New update: my current setup is a dell power edge t310 with 6x4tb SAS, zeon CPU, and 12gb ECC all parts stock. No hardware raid. 2.5gb network card. Should I just replace the 6 drives? With larger capacities? That will probably be more than $10/tb... I didn't buy the 16 drives yet, they are used SAS drives 4tb each, turn to be about $40 each.

Current storage 8tb used out of 14... And lots of cold drives waiting to get copied... 10tb+ probably. Is it worth copying all the cold storage drives to the redundant nas.

Update: budget(200-600), the reason for the build is I found cheap 4tb drives for almost $10/Terabyte. So I want to use as much of them as I can

I am trying to build my final NAS build as a beginner.

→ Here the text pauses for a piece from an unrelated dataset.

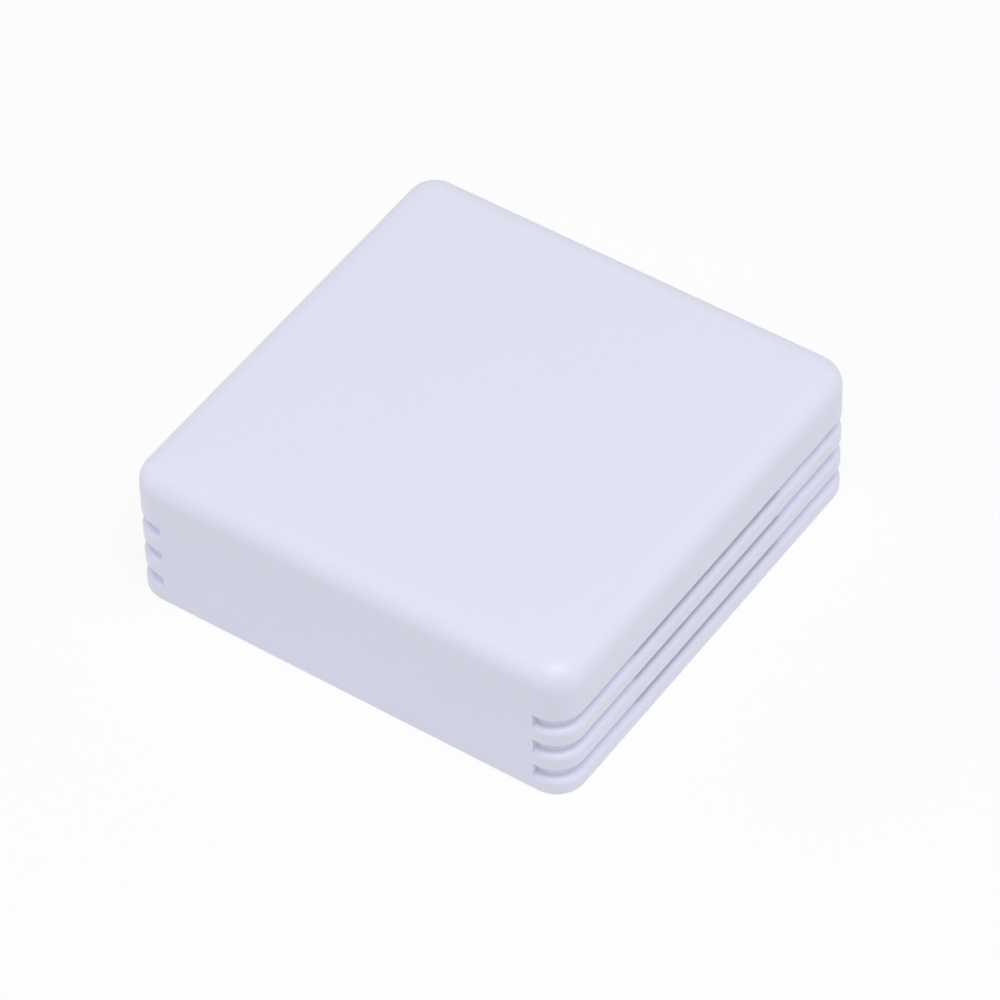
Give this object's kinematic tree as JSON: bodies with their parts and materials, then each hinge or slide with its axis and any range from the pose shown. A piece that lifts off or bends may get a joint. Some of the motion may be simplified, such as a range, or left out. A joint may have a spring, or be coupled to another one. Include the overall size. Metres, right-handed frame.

I have a 6x4tb dell server, but it's not enough.

I am currently trying to build the final boss of my nasses. 4x16tb with truenas with raid

I am unsure of what parts to buy as I am a complete beginner.

I found a case that can hold all 14 drives.

I need a motherboard, CPU, ram, PSU

I am on a budget, kind of.

What motherboard do you recommend? Pulled from a workstations with CPU and ram? A server board? Normal consumer with normal consumer CPU? Motherboard should have some pcie slots for 2 sata cards and one 2.5 GB card.

What CPU to run all these drives?

What ram and how much? 16? 32? Ecc, non ecc? Ddr4? Ddr3?

Power supply: 850w or more?

All parts should be able to support the 16 drives with headroom...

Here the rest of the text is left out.